A taxpayer voting for a Democrat is like a chicken voting for Colonel Sanders. Taxpayers are being taken to the cleaners by public sector unions and legislators.
Too many Americans cast their votes with an incomprehensible ignorance. The public sector unions have ethics and morals I just do not understand perhaps it is best to say they do not have any ethics or morals. I seriously do not understand how these people can take their paychecks week after week and not feel guilty about it. They did not earn their paychecks, their paychecks have been garnered through brute force lobbying, propaganda warfare, the blackmailing of taxpayers and politicians and holding taxpayers hostage through illegal strikes. Wake up taxpayers public sector employees that are to serve you are robbing you and your future generations blind. Who is to blame, greedy unions, unethical legislators and ignorant voters?
The ignorance of so many is destroying the very freedoms on which this country was found. Have we reached the tipping point of no return? When are Americans go to wake up?
The following article appeared in the Wall Street Journal.
Cathy
Spelling and grammar errors as well as typos are left as an exercise for my readers.
Unions vs. Taxpayers
Organized labor has become by far the most powerful political force in government.
By STEVE MALANGA
Across the private sector, workers are swallowing hard as their employers freeze salaries, cancel bonuses, and institute longer work days. America's employees can see for themselves how steeply business has fallen off, which is why many are accepting cost-saving measures with equanimity -- especially compared to workers in France, where riots and plant takeovers have become regular news.

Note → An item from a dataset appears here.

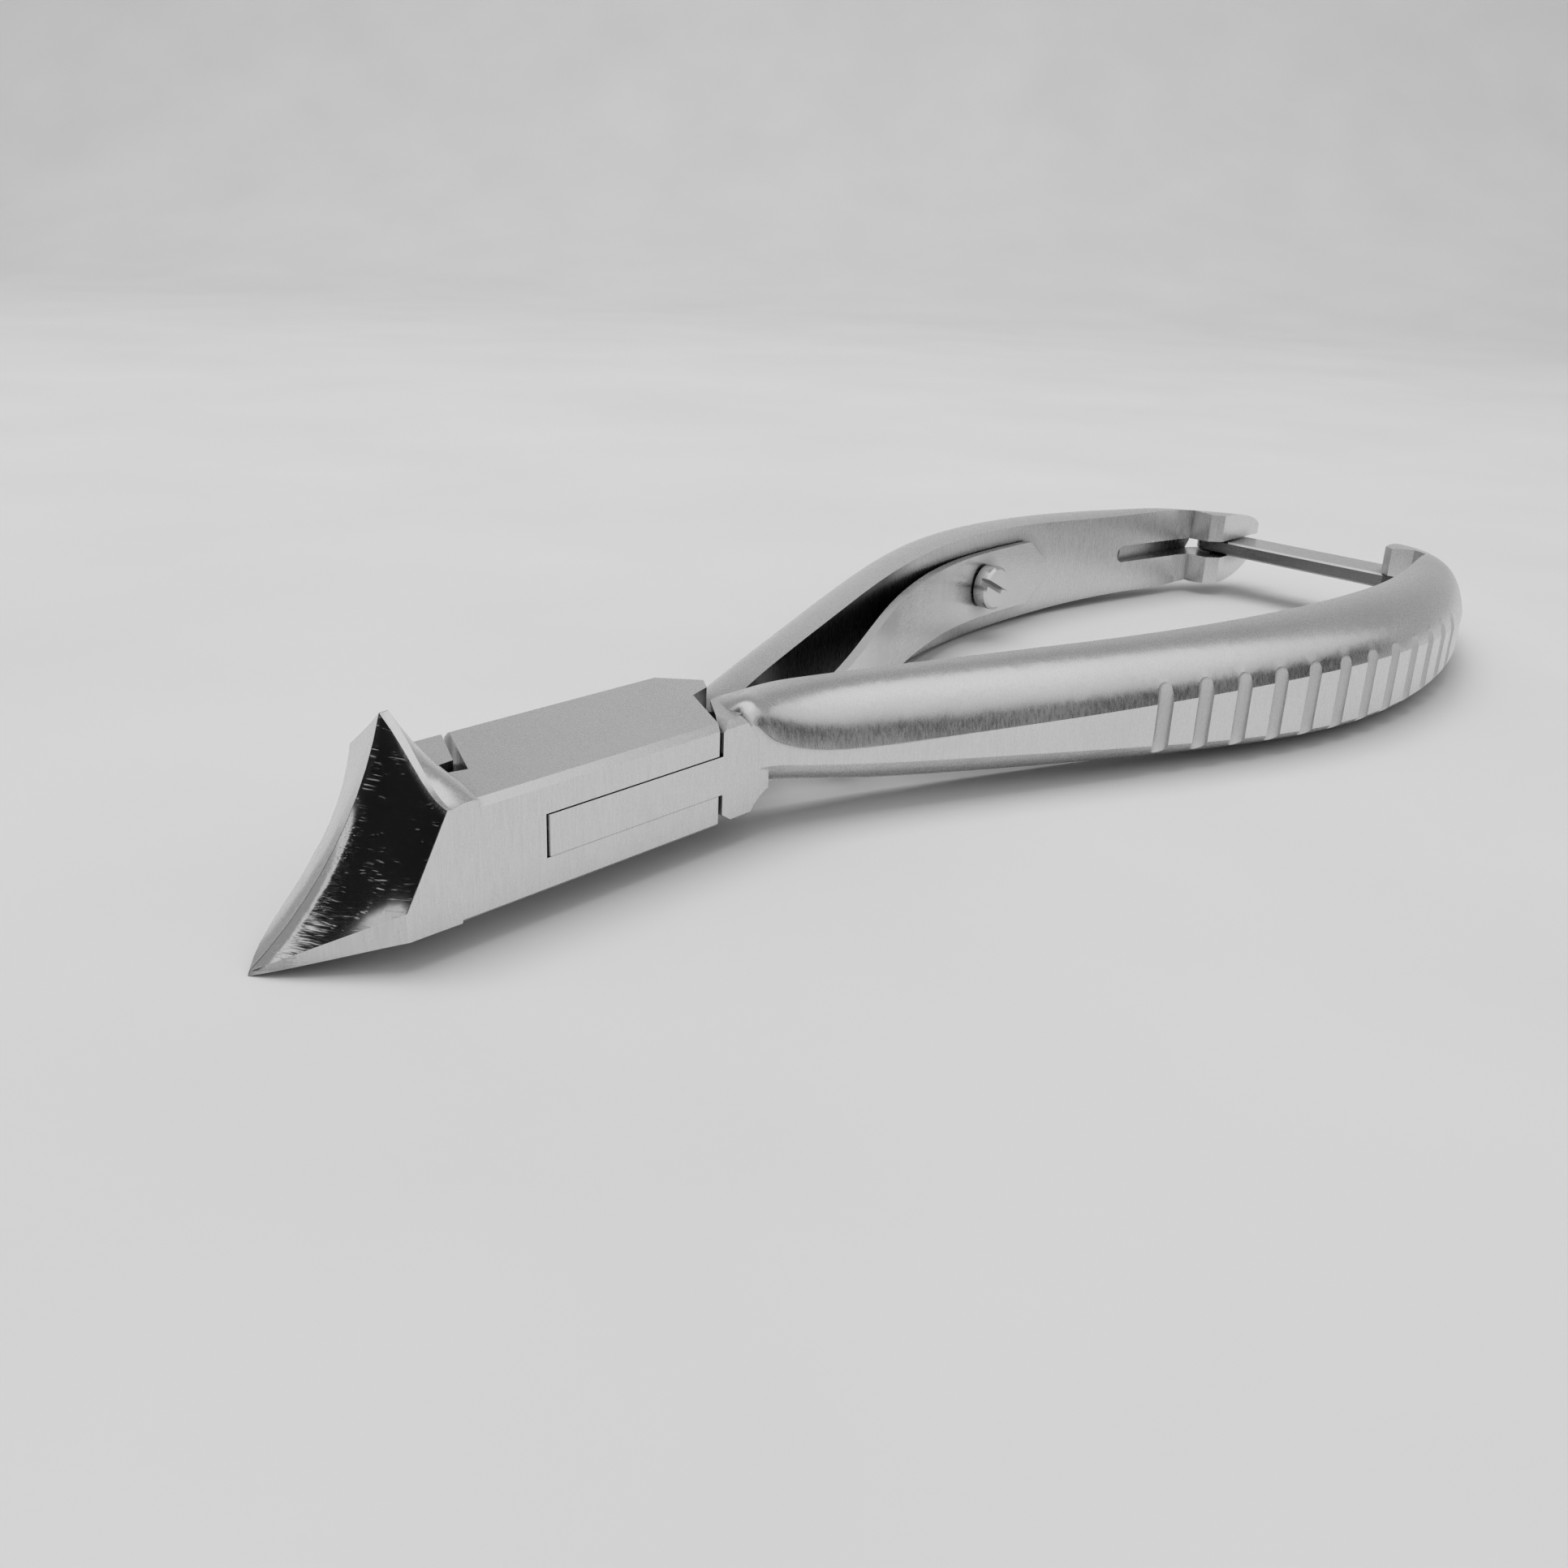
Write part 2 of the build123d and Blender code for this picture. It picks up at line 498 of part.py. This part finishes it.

But then there is the U.S. public sector, where the mood seems very European these days. In New Jersey, which faces a $3.3 billion budget deficit, angry state workers have demonstrated in Trenton and taken Gov. Jon Corzine to court over his plan to require unpaid furloughs for public employees. In New York, public-sector unions have hit the airwaves with caustic ads denouncing Gov. David Paterson's promise to lay off state workers if they continue refusing to forgo wage hikes as part of an effort to close a $17.7 billion deficit. In Los Angeles County, where the schools face a budget deficit of nearly $600 million, school employees have balked at a salary freeze and vowed to oppose any layoffs that the board of education says it will have to pursue if workers don't agree to concessions.
Call it a tale of two economies. Private-sector workers -- unionized and nonunion alike -- can largely see that without compromises they may be forced to join unemployment lines. Not so in the public sector.
Government unions used their influence this winter in Washington to ensure that a healthy chunk of the federal stimulus package was sent to states and cities to preserve public jobs. Now they are fighting tenacious and largely successful local battles to safeguard salaries and benefits. Their gains, of course, can only come at the expense of taxpayers, which is one reason why states and cities are approving tens of billions of dollars in tax increases.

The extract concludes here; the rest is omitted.